West Brighton is the Ohio of Rose’s Staten Island district, the neighborhood that the eventual winner must carry if they hope to win the seat. And among these Oktoberfest-goers, the support for Rose’s support for an impeachment inquiry appears very strong. “Thank you, thank you, just thank you,” says one young woman who raced over when she spotted the young congressman. Teenage girls pose for selfies. An older woman rushes out of her car to tell him he is defending the Constitution. “You know what we say now,” said another woman, putting down her Pinot momentarily. “It’s not ‘You’re fired!’ It’s ‘You’re impeached!’”

Rose brushes past these encomiums. “I do not want to be here. This is the last thing I want to be doing,” he said when he at last made his way through the crowd and settled in at a back table at Jody’s. “But no one is to blame but the president. The president says he is innocent, so all we are saying is ‘prove it.’ But that is not what they are doing. They are not cooperating, and we need to get to the bottom of it.”

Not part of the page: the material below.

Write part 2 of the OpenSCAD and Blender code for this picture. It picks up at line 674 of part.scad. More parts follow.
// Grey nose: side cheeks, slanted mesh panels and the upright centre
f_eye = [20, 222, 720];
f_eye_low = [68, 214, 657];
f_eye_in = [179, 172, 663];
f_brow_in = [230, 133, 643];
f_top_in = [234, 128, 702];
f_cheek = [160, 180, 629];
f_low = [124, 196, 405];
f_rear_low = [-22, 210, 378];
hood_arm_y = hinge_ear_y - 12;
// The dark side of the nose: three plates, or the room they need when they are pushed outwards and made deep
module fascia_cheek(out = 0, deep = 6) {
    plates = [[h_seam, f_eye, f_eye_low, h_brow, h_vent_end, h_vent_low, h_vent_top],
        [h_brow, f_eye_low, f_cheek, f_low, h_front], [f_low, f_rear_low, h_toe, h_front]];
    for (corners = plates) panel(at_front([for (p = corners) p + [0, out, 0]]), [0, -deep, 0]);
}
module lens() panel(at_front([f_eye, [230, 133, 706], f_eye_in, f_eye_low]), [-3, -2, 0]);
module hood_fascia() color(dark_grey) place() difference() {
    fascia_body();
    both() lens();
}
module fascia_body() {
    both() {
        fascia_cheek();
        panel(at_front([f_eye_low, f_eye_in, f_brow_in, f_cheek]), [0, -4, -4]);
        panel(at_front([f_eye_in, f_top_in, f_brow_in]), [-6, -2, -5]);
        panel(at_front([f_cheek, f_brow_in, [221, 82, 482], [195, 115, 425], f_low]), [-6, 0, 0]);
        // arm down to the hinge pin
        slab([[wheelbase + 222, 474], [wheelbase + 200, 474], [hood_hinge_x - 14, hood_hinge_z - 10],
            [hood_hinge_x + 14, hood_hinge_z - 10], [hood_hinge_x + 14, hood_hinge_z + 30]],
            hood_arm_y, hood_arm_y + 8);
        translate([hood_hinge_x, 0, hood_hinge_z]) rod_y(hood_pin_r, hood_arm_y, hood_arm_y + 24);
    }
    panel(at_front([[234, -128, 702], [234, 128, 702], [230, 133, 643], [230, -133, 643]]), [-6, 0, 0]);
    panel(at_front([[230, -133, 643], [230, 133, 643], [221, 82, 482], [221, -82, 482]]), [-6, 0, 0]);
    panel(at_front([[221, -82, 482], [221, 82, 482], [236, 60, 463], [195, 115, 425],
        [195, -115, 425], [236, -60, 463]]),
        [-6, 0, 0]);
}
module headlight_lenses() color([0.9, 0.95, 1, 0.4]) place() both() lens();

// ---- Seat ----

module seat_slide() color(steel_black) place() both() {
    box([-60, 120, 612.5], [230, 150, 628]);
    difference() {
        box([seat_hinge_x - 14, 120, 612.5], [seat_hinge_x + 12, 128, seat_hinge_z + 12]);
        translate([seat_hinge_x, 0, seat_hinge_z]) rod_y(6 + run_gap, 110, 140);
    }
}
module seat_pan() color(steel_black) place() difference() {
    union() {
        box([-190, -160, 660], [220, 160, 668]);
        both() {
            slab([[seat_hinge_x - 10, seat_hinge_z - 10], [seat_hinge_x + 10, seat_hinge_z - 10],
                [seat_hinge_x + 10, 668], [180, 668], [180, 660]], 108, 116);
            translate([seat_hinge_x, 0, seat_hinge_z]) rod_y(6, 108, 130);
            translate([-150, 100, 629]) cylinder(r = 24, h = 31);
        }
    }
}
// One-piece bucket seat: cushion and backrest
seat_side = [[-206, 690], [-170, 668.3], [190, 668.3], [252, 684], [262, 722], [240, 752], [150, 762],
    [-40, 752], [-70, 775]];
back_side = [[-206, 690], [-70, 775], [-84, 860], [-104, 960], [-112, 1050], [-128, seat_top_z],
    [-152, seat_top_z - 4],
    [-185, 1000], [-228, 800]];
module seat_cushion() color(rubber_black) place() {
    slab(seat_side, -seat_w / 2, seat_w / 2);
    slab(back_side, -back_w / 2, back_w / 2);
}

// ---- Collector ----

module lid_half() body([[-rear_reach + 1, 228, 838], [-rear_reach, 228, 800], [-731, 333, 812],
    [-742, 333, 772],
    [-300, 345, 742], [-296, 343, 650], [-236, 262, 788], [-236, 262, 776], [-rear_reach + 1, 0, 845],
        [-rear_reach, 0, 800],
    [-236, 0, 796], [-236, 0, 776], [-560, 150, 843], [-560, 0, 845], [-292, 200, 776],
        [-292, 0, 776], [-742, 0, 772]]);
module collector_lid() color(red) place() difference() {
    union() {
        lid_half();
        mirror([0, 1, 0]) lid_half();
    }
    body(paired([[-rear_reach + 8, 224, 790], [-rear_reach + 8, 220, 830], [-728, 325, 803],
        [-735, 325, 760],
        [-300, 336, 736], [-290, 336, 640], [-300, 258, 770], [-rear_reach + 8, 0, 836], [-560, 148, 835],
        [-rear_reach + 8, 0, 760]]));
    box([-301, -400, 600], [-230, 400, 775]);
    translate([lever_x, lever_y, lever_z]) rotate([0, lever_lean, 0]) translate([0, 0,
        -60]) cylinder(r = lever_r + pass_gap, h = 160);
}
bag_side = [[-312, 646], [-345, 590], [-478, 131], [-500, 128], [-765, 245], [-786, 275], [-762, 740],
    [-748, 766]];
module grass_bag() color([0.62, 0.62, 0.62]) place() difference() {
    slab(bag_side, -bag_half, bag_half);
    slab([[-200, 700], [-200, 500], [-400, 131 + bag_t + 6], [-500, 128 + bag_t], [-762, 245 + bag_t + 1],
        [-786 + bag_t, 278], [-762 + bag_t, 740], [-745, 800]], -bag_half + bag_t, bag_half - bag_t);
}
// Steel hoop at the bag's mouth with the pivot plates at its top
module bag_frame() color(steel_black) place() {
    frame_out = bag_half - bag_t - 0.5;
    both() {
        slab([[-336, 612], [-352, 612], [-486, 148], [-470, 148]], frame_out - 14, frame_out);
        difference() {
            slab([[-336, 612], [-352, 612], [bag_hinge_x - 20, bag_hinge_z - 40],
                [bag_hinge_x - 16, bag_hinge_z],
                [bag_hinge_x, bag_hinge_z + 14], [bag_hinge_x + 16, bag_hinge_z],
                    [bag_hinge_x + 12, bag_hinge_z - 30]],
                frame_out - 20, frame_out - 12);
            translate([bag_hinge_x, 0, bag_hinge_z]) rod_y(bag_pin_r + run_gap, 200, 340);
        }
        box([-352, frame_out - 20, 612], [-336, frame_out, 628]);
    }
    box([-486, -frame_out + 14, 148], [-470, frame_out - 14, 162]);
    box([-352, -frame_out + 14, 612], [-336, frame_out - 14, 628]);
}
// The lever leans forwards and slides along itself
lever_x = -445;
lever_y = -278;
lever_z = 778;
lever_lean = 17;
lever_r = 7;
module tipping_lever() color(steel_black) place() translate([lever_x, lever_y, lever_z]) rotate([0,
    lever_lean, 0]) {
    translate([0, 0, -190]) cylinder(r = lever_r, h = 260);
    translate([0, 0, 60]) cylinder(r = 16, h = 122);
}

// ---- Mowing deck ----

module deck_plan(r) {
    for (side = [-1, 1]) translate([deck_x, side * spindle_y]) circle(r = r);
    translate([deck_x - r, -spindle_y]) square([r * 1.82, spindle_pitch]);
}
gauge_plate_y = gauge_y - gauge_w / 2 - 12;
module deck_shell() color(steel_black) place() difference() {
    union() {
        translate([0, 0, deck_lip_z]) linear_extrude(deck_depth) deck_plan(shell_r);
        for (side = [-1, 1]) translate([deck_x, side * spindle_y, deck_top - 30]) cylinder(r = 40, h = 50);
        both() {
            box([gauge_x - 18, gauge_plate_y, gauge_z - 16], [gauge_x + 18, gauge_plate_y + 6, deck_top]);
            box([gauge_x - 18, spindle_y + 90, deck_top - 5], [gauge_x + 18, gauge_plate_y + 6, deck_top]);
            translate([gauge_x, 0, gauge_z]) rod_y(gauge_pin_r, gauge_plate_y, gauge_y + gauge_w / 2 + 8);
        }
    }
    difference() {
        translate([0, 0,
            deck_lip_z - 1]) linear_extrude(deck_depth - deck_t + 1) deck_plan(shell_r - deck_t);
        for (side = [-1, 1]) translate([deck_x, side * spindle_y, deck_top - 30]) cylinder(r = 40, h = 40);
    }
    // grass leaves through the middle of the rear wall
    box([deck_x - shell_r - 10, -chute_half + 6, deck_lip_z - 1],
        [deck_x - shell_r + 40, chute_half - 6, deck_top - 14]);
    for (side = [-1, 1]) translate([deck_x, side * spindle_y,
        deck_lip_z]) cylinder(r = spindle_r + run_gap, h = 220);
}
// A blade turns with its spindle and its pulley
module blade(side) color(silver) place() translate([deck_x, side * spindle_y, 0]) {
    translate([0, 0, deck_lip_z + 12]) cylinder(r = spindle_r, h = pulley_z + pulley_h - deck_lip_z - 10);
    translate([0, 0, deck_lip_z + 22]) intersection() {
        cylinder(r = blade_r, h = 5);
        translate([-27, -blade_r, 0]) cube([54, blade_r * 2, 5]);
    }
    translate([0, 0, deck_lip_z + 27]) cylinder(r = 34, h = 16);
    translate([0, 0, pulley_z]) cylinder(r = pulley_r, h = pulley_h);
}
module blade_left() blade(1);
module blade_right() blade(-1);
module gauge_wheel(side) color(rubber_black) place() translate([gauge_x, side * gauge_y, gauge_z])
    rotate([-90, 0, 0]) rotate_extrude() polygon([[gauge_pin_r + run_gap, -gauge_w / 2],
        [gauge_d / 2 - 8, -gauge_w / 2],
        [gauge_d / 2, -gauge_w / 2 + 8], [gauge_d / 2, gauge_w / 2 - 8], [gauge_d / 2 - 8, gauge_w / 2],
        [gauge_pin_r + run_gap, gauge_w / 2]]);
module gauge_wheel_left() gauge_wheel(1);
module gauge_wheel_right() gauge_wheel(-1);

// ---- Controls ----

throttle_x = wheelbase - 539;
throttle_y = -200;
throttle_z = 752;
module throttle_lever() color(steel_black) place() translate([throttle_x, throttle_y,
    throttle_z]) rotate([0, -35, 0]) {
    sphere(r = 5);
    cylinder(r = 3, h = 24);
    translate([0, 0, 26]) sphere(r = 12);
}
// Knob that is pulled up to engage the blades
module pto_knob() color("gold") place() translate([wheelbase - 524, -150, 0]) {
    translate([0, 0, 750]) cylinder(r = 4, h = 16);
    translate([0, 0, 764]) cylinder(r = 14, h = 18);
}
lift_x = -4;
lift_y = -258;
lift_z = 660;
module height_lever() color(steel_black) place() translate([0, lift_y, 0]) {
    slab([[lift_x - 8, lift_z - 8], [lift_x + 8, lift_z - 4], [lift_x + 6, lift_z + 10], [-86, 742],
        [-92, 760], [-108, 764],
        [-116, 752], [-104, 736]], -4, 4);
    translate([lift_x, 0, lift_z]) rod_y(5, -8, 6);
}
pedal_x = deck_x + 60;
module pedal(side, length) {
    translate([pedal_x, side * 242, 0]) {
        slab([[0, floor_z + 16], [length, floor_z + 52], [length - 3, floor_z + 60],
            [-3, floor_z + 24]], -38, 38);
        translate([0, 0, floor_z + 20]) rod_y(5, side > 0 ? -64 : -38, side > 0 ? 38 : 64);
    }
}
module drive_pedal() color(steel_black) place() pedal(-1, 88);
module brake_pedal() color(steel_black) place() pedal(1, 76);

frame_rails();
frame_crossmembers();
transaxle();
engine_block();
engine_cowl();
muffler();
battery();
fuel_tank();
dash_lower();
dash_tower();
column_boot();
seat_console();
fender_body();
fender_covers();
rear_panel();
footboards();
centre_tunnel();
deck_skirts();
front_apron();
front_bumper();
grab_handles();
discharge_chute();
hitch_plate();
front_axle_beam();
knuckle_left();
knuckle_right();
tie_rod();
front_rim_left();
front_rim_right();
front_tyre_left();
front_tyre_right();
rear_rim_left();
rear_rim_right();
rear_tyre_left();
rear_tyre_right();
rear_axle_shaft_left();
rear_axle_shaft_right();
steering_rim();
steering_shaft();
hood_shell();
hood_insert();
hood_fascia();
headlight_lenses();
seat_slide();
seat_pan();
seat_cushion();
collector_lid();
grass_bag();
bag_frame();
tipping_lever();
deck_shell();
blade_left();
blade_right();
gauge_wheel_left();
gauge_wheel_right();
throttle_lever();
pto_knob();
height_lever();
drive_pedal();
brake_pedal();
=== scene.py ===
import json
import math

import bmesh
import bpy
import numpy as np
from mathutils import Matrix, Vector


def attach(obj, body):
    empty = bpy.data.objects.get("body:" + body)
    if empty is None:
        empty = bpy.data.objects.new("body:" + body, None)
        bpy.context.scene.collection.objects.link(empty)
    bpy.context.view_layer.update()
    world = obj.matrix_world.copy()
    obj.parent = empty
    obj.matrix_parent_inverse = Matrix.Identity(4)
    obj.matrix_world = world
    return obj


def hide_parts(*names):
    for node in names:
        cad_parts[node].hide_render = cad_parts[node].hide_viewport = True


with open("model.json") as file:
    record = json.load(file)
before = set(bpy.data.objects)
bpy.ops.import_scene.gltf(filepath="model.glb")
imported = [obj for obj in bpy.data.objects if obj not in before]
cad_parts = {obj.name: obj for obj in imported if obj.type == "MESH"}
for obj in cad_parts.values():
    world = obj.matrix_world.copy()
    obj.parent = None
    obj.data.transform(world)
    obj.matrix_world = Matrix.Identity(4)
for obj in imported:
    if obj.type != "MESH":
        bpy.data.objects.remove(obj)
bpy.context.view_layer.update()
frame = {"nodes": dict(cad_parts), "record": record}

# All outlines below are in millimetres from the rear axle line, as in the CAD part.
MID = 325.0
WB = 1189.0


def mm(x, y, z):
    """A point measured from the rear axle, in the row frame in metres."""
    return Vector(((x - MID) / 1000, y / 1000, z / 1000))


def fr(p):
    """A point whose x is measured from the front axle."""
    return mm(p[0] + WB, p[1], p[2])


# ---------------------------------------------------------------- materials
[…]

Trump himself raised the stakes for Rose when he retweeted a grainy GOP attack ad against him, one that sandwiched Rose’s face in between Democrats like Alexandria Ocasio-Cortez and Nancy Pelosi. “Will happen to all of those seeking unlawful impeachment in 50 Trump type Districts. We will win big!” the president wrote.

Rose hasn’t committed to voting for impeachment, since it would mean the outcome is predetermined. And he is critical of colleagues who have been calling for it, or even fundraising for it, since the day this new Congress was sworn in. “This is a national tragedy. It is nothing to cheer on, it is nothing to sell T-shirts over.”

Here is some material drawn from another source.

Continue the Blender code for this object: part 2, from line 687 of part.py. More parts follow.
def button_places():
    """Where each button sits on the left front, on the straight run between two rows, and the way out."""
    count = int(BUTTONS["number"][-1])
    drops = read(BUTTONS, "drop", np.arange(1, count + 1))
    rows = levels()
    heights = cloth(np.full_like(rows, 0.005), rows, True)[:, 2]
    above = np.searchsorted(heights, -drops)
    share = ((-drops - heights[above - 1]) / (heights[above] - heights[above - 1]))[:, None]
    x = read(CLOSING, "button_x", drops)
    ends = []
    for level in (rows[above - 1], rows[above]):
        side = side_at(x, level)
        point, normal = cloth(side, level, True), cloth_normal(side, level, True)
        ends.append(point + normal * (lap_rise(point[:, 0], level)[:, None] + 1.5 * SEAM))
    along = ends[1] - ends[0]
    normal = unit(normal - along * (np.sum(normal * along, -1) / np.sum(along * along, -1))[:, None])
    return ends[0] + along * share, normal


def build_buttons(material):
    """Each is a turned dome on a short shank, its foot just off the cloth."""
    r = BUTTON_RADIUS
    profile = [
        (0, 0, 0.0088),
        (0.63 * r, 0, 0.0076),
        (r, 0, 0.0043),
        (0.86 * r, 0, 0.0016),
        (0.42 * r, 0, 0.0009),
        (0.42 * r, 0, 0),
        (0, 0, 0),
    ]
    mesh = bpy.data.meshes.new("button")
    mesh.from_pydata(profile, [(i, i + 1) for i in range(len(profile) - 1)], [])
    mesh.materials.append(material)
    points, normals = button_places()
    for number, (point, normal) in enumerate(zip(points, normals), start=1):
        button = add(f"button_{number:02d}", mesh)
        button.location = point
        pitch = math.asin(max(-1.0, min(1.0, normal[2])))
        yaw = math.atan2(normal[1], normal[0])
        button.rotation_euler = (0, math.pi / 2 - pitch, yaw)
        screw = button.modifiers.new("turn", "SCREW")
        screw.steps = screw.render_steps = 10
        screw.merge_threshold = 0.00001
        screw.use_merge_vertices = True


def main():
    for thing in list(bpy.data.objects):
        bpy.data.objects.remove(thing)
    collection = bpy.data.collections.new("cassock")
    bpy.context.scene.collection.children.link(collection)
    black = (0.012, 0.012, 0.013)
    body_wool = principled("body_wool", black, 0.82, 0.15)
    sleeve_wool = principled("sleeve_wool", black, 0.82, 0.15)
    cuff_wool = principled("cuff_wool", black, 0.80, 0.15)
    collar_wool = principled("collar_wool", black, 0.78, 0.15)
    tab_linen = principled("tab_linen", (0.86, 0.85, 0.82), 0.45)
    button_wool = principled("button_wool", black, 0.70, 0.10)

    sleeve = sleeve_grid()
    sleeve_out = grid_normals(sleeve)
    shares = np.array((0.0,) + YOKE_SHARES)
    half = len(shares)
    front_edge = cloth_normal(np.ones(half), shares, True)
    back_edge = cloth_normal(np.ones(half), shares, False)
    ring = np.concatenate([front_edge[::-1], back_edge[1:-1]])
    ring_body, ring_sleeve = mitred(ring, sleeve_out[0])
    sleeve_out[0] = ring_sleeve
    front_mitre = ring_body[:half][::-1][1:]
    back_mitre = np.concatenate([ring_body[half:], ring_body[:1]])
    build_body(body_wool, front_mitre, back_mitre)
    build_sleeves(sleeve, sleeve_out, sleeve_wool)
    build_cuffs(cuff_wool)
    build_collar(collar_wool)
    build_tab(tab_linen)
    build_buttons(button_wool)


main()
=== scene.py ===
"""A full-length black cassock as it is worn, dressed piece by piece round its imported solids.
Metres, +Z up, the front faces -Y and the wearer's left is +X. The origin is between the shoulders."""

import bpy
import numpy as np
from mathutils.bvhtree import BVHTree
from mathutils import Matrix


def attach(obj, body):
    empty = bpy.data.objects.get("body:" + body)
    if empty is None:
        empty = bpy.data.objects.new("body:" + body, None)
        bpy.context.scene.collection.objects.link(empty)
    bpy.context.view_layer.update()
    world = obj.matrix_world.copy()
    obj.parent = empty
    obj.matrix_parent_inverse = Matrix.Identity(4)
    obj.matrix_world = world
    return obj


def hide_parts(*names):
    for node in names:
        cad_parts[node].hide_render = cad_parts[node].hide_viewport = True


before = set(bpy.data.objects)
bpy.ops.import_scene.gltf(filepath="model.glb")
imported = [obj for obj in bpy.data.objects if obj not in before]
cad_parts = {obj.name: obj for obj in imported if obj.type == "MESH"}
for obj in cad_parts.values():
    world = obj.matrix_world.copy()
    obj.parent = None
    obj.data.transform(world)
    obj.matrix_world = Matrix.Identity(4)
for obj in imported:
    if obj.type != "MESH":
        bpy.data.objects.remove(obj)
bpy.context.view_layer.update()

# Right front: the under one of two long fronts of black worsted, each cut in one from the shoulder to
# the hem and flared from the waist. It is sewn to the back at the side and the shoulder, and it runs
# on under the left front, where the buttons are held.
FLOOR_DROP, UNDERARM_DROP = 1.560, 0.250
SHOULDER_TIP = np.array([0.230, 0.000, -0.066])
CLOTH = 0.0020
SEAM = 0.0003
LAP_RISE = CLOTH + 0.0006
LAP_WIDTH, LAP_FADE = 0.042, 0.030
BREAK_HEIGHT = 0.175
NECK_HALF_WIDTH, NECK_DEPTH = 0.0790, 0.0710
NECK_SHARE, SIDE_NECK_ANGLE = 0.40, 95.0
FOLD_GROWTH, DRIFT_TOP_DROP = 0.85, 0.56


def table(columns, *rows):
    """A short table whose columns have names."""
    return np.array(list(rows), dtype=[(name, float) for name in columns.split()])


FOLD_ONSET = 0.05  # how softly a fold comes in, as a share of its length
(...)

Rose should be a goner when he runs for reelection, his victory the product of a Democratic wave and a Republican who had lost his taste for the work. This is Staten Island, after all. Donald Trump won this district by a larger margin than he won in Texas. Rose is banking on being saved by forging a new kind of politics, one that makes an authentic connection with voters that enables them to look past his party label, that convinces voters he is on their side. Trump won, in Rose’s estimation, by convincing voters that he was on their side on infrastructure, on preserving Social Security, and draining the Washington swamp. Obama won the district two years earlier by promising pretty much the same thing, and painting his opponent as an out-of-touch plutocrat. In this context, supporting an impeachment probe seems like it could be a good gamble — he’s not promising anything, but he’s also establishing himself as an independent, discerning agent for his constituents.

“The Democratic Party has been completely subsumed by this ‘What’s the Matter With Kansas,’ mantra,” he added, his voice turning into a pleading and effeminate version of Rose’s Brooklyn patois. “Oooh, I don’t understand why they don’t vote for us? Why can’t they be smarter? Don’t they know all we are doing for them? It’s the most offensive, patronizing thing imaginable. And it’s taken over the party. A better question would be: Why don’t they trust us?”

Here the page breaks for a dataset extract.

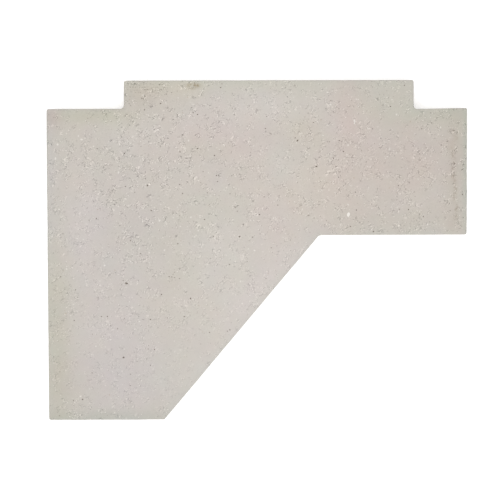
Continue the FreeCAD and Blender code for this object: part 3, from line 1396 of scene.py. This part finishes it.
# Slow tones in steps of lightness, warmth and green, and how far some of them reach in millimetres
SCUFF_TONE, SCUFF_REACH = (-3.5, 1.5, 0.0), 1.9
LINE_TONE, LINE_REACH = (-18.0, 4.0, 0.0), 0.6
RIM_TONE, RIM_REACH = (-1.2, -3.0, 1.5), 7.0
SLOW_TONE = (0.5, 0.5, 0.25)

# The number of the outline's corner at the root of the right shoulder
RIGHT_ROOT = 5

# The marks of the formed face that chance draws. The dashes' number comes from the scrapes
FACE_BUBBLES = Sprinkle(60, (0.38, 0.58), 1.8, 1.7, (0.7, 1.0), (0.45, 0.75), seed=31, margin=3.0)
FACE_TAN_GRAINS = Sprinkle(60, (0.3, 0.6), 1.5, 1.8, (-0.06, -0.02), (0.2, 0.5), seed=33, crowding=0.4)
FACE_PINHOLES = Sprinkle(
    780, (0.15, 0.38), 1.4, 2.0, (0.7, 1.1), (0.25, 0.78), seed=34, margin=2.4, crowding=1.1
)
FACE_SCRATCHES = Sprinkle(
    440, (0.2, 0.42), 1.3, 6.0, (0.25, 0.5), (0.15, 0.45), seed=35, margin=2.8, crowding=1.4
)
FACE_PALE_GRAINS = Sprinkle(
    700, (0.24, 0.72), 2.2, 2.0, (-0.08, -0.03), (-0.5, -0.1), seed=32, crowding=0.9
)
NOSE_SCUFFS = Sprinkle(70, (0.24, 0.44), 1.0, 3.6, (0.25, 0.5), (0.12, 0.34))
TONGUE_DASHES = Sprinkle(0, (0.3, 0.4), 1.0, 3.6, (0.3, 0.5), (0.45, 0.78))
TONGUE_SCUFFS = Sprinkle(40, (0.22, 0.5), 1.0, 4.5, (0.2, 0.5), (0.3, 0.7))
TONGUE_TEARS = Sprinkle(24, (0.35, 0.8), 1.0, 2.0, (-0.08, -0.04), (-0.55, -0.2))

# The back, which was screeded: fewer pores, some of them dragged, and coarse pale grains
BACK_VOIDS = Sprinkle(46, (0.5, 1.3), 2.2, 2.4, (0.5, 0.9), (0.4, 0.85), seed=41, margin=4.0)
BACK_GRAINS = Sprinkle(300, (0.4, 1.0), 1.8, 1.8, (-0.08, -0.03), (-0.7, -0.15), seed=42, margin=2.8)
BACK_PINHOLES = Sprinkle(420, (0.18, 0.4), 1.3, 2.2, (0.6, 1.0), (0.4, 0.9), seed=43)

# The side wall
WALL_BUBBLES = Sprinkle(50, (0.4, 0.95), 2.4, 1.6, (0.6, 0.9), (0.5, 0.85))
WALL_GRAINS = Sprinkle(150, (0.35, 0.8), 1.8, 1.6, (-0.08, -0.03), (-0.6, -0.15))
WALL_PINHOLES = Sprinkle(420, (0.16, 0.4), 1.3, 1.6, (0.6, 1.0), (0.4, 0.9))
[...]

Rose calls his approach “centrist populism.” It’s not the populism of the right, which promises to be on the side of Staten Island cops and firefighters and gives tax breaks to millionaires, tossing in a side of racism to keep their voters’ suspicions at bay. And it’s not the populism of the left, either, which is unrealistic, wants to turn America into Europe, and is overly concerned with banning plastic straws. And it is not the centrism as we have come to know it — a Mike Bloomberg/Howard Schulz/Third Way approach which, Rose said, “believes there is no problem that can’t be solved by a public-private partnership.”

Rather, he wants to double the number of people in unions, wants Apollo-sized infrastructure and energy investments, wants to kick the opioid crisis in the ass. And he wants to name names: the drug companies that keep your prescription-drug costs too high; the carried interest loophole that keeps venture capitalists paying less taxes than nurses; the feckless Democrats, who among other things, pledged in 2018 to not vote for Nancy Pelosi for Speaker, but then were cowed by pressure and did so on their first day in office. Rose didn’t. “And it took me four months to get the five-inch heel out of my ass,” he says.

But ultimately it’s about winning — especially winning elections in Trump-loving places. Today that means keeping your powder dry for the impeachment inquiry so that more people will trust that it is carried out faithfully.

“I don’t think losing is cool. I want the Democratic Party to be the party of Kyrsten Sinema and not the party of Beto O’Rourke,” he continues, referring to the congresswoman who in 2018 became the first Democratic senator from Arizona in 30 years, and the congressman who parlayed a losing race in Texas into celebrity.

“Losing is not as cool as he thinks it is,” Rose says. “When you win you get to help people, and when you lose you get to be a social-media rock star. So I don’t think Beto is cool, and I don’t think losing is cool. If we don’t win, we can’t do a fucking thing for anybody in a union, anybody in public housing, anybody that can’t reunite with their family because of a fucking racist Muslim ban. This is where it begins and ends for me, so fucking figure it out.”

Rose wants to be a political lifer. He doesn’t see why “career politician” should register any different than “career social worker” or “career teacher.” None of this is difficult. “What is difficult is what our teachers are going through, what our nurses are going through, what our cops and soldiers are going through. This? This is fun.”

He gets back in the car. He has National Guard duty this weekend and has to get home.

“I did not go to Washington to become everybody’s buddy,” Rose says. “I am not down there to be a part of the system. What I am down there for is to wage war on the entire political class.”